You have been given a binary tree of integers. You are supposed to serialize and deserialize (refer to notes) the given binary tree.


You can choose any algorithm to serialize/deserialize the given binary tree. You only have to ensure that the serialized string can be deserialized to the original binary tree.


Note :
Serialization is the process of translating a data structure or object state into a format that can be stored or transmitted (for example, across a computer network) and reconstructed later. The opposite operation, that is, extracting a data structure from stored information, is deserialization.
Detailed explanation ( Input/output format, Notes, Images )
Input Format:
The only line of input contains elements in the level order form. The line consists of values of nodes separated by a single space. In case a node is null, we take -1 in its place.
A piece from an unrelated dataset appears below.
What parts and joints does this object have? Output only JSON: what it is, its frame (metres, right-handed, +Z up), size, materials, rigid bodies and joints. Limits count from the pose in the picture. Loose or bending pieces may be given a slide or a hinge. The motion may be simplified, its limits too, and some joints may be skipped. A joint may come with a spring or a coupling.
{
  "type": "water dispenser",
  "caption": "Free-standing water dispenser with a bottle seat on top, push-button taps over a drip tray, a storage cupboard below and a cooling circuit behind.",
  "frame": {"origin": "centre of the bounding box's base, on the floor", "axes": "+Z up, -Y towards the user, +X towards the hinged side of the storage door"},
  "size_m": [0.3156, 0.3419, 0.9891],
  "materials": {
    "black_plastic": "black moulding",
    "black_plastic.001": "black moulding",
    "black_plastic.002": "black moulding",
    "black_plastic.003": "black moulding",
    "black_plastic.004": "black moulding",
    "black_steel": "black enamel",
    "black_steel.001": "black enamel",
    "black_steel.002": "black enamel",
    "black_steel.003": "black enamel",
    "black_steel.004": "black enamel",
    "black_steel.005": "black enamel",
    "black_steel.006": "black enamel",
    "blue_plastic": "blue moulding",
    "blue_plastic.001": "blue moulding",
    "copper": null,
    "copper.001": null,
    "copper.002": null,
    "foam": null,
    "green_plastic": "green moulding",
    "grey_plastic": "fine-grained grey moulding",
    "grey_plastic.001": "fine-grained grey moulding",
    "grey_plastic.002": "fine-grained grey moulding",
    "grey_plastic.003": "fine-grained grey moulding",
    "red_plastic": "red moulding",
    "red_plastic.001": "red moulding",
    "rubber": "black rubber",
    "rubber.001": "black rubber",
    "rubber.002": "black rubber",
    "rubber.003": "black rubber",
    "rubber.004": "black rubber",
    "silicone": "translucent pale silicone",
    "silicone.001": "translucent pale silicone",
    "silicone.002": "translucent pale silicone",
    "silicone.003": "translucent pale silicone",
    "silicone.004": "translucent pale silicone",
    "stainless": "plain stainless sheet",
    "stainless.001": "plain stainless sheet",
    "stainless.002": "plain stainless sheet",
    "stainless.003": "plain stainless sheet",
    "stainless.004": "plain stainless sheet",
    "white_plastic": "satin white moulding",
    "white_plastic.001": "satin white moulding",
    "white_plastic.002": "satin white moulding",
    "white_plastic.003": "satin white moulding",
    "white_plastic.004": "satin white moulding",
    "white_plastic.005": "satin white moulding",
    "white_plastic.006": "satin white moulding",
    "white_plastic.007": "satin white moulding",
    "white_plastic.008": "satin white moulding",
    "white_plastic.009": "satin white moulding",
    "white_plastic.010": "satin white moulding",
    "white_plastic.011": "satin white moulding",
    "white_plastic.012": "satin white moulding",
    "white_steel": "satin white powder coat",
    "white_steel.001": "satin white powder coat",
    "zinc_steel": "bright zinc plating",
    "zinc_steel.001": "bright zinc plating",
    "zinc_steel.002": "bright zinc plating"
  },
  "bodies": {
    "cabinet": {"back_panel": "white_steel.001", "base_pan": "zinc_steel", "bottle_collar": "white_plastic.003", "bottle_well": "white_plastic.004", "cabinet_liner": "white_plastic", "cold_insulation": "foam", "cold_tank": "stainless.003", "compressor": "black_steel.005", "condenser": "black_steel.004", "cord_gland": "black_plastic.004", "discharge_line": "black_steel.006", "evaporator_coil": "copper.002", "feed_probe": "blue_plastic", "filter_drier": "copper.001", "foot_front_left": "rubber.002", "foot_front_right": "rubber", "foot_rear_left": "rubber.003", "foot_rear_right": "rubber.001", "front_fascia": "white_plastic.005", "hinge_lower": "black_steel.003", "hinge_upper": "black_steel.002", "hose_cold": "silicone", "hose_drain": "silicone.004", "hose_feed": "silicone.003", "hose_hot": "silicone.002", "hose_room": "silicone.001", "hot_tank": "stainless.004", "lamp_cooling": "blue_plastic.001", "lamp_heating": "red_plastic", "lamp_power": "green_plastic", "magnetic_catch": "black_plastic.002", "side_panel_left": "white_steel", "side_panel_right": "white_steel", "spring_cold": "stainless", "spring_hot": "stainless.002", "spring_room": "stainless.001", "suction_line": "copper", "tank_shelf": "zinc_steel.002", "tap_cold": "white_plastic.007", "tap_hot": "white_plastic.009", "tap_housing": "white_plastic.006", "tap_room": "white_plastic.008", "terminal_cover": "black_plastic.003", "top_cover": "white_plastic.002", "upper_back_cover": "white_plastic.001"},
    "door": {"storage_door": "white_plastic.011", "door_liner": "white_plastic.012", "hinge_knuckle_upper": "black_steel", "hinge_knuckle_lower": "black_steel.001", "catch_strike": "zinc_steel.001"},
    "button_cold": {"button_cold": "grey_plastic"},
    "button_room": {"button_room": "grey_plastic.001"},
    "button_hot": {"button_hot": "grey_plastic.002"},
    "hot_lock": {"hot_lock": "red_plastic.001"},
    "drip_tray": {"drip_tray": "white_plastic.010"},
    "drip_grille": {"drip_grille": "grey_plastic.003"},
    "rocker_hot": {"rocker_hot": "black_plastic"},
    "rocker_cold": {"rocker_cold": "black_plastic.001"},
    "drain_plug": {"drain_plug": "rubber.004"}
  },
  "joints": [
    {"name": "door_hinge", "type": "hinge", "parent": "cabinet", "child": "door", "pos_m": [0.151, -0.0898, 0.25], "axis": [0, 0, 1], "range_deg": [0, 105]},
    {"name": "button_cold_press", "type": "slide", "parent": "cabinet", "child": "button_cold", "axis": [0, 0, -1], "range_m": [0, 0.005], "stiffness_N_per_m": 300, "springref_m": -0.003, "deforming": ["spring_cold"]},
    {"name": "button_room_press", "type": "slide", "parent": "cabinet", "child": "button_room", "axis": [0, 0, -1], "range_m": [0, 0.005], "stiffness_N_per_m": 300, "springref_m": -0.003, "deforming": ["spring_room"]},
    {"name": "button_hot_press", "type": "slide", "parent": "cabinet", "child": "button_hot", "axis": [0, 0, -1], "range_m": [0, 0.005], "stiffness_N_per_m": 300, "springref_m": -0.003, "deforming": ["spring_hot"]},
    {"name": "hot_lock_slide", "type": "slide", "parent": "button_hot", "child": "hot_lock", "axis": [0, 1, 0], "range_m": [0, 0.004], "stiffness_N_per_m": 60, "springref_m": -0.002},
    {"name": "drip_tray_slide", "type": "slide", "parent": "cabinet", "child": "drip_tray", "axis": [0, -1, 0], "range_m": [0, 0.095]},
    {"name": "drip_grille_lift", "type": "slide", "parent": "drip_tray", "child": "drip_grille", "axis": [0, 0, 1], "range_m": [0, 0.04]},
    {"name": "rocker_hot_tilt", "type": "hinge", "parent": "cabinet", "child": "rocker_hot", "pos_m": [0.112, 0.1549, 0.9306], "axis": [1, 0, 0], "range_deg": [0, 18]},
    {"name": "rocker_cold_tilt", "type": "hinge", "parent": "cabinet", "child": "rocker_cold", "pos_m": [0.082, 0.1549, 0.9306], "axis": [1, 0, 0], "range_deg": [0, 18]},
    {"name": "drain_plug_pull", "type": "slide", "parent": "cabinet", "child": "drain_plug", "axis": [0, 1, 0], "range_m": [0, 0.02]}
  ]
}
So -1 would not be a part of the tree nodes.
Input format explanation:
The level order input for the tree depicted in the below image will be:

alt text

1
2 3
4 -1 5 6
-1 7 -1 -1 -1 -1
-1 -1

Explanation:
Level 1 :
The root node of the tree is 1

Level 2 :
Left child of 1 = 2
Right child of 1 = 3

Level 3 :
Left child of 2 = 4
Right child of 2 = null (-1)
Left child of 3 = 5
Right child of 3 = 6

Level 4 :
Left child of 4 = null (-1)
Right child of 4 = 7
Left child of 5 = null (-1)
Right child of 5 = null (-1)
Left child of 6 = null (-1)
Right child of 6 = null (-1)

Level 5 :
Left child of 7 = null (-1)
Right child of 7 = null (-1)

The first not-null node(of the previous level) is treated as the parent of the first two nodes of the current level. The second not-null node (of the previous level) is treated as the parent node for the next two nodes of the current level, and so on.
The input ends when all nodes at the last level are null(-1).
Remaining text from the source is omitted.